Hitman without player choice becomes a stylish assassin film, and we already have those. Red Dead Redemption without wandering, time, choices, and accumulated guilt becomes much thinner. The Last of Us worked on TV because its structure was already character-driven and cinematic, but the show still had to replace player survival tension with performance, pacing, and writing.
A good adaptation understands what changes when the audience stops watching and starts acting. For games, that change has to be more than camera control between cutscenes.
The better path for movie IPs in games
007 First Light gives the industry a more useful model than simply making a licensed game look cinematic. It shows that a movie IP can work as a game when the developer understands the fantasy as behavior and builds systems around that behavior.
IO Interactive had the right muscles for Bond: infiltration, mission structure, stylish tension, player improvisation, and controlled chaos. That is why the game feels like a W even with fair criticism around pacing, replayability, and whether this younger Bond lands for every fan.
Avatar shows the other side of the challenge. A world can be beautiful and still need a stronger loop. The visual fantasy gets players through the door, but the systems decide whether the adaptation has legs.

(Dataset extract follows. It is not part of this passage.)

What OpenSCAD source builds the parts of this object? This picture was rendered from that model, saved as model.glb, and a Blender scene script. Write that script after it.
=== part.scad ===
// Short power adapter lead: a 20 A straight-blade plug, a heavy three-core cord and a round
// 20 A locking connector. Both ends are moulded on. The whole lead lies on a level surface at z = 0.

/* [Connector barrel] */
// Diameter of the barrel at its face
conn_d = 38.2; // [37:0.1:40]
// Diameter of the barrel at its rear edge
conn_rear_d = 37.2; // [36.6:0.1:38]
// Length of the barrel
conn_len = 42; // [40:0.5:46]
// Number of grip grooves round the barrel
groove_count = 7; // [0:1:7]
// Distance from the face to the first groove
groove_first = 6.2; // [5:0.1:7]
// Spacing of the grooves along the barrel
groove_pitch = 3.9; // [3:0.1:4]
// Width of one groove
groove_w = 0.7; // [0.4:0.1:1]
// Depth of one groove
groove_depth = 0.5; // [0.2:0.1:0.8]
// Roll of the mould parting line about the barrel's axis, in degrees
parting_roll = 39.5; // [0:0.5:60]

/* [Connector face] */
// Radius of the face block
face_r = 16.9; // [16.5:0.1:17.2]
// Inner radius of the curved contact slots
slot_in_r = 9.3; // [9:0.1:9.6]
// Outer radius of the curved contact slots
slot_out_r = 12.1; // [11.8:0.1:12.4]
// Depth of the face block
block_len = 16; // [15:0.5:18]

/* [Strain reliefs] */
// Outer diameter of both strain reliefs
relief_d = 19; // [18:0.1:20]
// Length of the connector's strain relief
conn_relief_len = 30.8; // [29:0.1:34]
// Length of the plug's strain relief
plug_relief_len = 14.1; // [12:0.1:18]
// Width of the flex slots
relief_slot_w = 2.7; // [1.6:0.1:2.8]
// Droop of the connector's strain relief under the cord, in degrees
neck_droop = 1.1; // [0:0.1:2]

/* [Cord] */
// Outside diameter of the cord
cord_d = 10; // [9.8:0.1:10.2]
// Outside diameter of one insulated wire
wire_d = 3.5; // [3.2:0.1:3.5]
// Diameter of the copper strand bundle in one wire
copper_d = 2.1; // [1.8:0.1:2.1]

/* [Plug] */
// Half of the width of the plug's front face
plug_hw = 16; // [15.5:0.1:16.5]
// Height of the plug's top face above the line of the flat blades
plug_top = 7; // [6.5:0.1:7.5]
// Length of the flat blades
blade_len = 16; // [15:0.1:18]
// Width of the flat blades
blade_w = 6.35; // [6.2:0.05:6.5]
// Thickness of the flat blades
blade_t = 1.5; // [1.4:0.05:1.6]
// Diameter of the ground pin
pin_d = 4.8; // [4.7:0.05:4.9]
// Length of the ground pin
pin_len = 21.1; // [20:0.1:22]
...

If the controller only moves players from one cinematic sequence to the next, people will notice. A game adaptation needs interaction strong enough to justify the format, especially when the IP already works perfectly well on a screen without anyone holding a controller.
⚙️ Stay precise, inspired by IO Interactive understanding that Bond needs more than a tuxedo.
⚙️ Keep adapting, inspired by every old IP that still has better gameplay potential than another safe reboot.
⚙️ And remember, if removing the controller barely changes the experience, players are going to notice.